Good morning.
Thursday in Whitewater will be snowy with a high of 29. Sunrise is 6:49 AM and sunset 5:28 PM for 10h 39m 03s of daytime. The moon is a waning crescent with 19.4% of its visible disk illuminated.
Whitewater’s Community Development Authority is scheduled to meet at 5:30 PM.
On this day in 1978, the first computer bulletin board system is created (CBBS in Chicago).
We live in a time where one is urged, where everyone is urged, to be empathetic. Some of us were born in an earlier time, when there was a plain distinction between sympathy and empathy. Of that distinction: while to be sympathetic was to show concern for others, to be empathetic was to feel the feelings of others. Under this distinction, while one might have remorse even for an adversary’s misfortunes (accidents, illnesses, etc.), one would not feel an adversary’s feelings (of domination, bigotry, etc.).
This useful distinction runs through this libertarian blogger’s outlook. One can and should have sympathy even for the reprehensible without sharing the cravings and appetites that make them reprehensible. (Empathy carries a burden; it’s no easy condition. It requires strength of mind.)

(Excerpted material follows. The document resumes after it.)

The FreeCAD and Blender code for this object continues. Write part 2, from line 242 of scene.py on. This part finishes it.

As it turns out, this distinction has been commonly abandoned. Some feel that expressing sympathy is condescending, and that a true sharing of others’ feelings is the proper expression of one’s humanity. Those who have abandoned sympathy for empathy on this ground are mistaken. One can care for others, even the malevolent, without sharing their dark thoughts.
Some others, including many populists, have evidently abandoned the distinction between sympathy and empathy because they have neither. They luxuriate in the infliction of emotional or physical injury on others. Adam Serwer is right about these types: for them, Cruelty is the Point.

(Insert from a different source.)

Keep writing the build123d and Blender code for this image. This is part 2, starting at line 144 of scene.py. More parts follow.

To rationalize their conduct, or foolishly to trust them, is to place oneself at a disadvantage. Why these populists are the way they are matters less than recognizing their malevolence.
This device corkscrews itself into the ground like a seed:
Noteworthy distinction. Something that has been discussed in our home in occasion. While not peer reviewed – article linked below I would be curious to know your opinion.
Good morning, and thank you for this article.
At it turns out, I don’t doubt there’s truth in the assessment that familiarity with groups can increase empathy. In almost all cases, that’s a welcome outcome.
My own distinction between sympathy and empathy is now an anachronism, a teaching from another time and place that is more cultural than strictly psychological. (I have no training in psychology, leaving me the last person to make a professional assessment.)
I would encourage association and intimacy between diverse groups, as both a natural expression and a social good. In my own (now idiosyncratic) assessment, this would build sympathy, and also, yes, empathy. When one sees children playing, adults happily socializing, or even animals frolicking, there should be both feelings of sympathy (wanting them to have enjoyable experiences) and also in those cases an empathy (an ability to understand their pleasures as feelings). A person lacking sympathy or empathy in those cases would be emotionally troubled, to use a layman’s term.
My concern is narrow, apart from those happy cases: will, or should, one crave the cravings of the malevolent? That cannot be a moral goal, it cannot lead, it seems to me, to a well-individuated personality. There’s a trope that says it takes a madman to stop a madman. One hopes that’s false, as I believe it is. While it’s natural and advantageous to share feelings in cases of friendship and consensual intimacy (to both understand and to feel others’ feelings), we do not — and here I would say should not — approach the wicked by feeling their feelings. In those cases, it seems better to me to substitute cold examination, dispassionate study, for a shared feeling.
One might sympathize with some aspects of a miscreant’s predicament (how he became that way, whether he is treated fairly even when he is malign) without getting closer still, and feeling his feelings. At least I should so hope.
My distinction between sympathy and empathy applies only when encountering the dangerous and devious, to stop at a deserved sympathy and go no farther into empathy.
I respect those few who can go farther without personal compromise. I’m sure there are people so capable. For most of us, I would think, a stop at sympathy (without venturing into empathy as I have defined it) seems practical when confronting wickedness.
In a more tranquil time, we would not face this concern. Providence did not deny us more agreeable circumstances; we are, collectively, responsible for our own broken society (‘what we have done, what we have left undone.’) One looks around, and sees too many who have slipped from the last generation’s principled positions into atavistic and nihilist doctrines. That ilk is to be opposed, with sympathetic justice toward them, but without acquiring their own dark cravings.
We will come through this time, but it will take a studied, disciplined diligence, I think.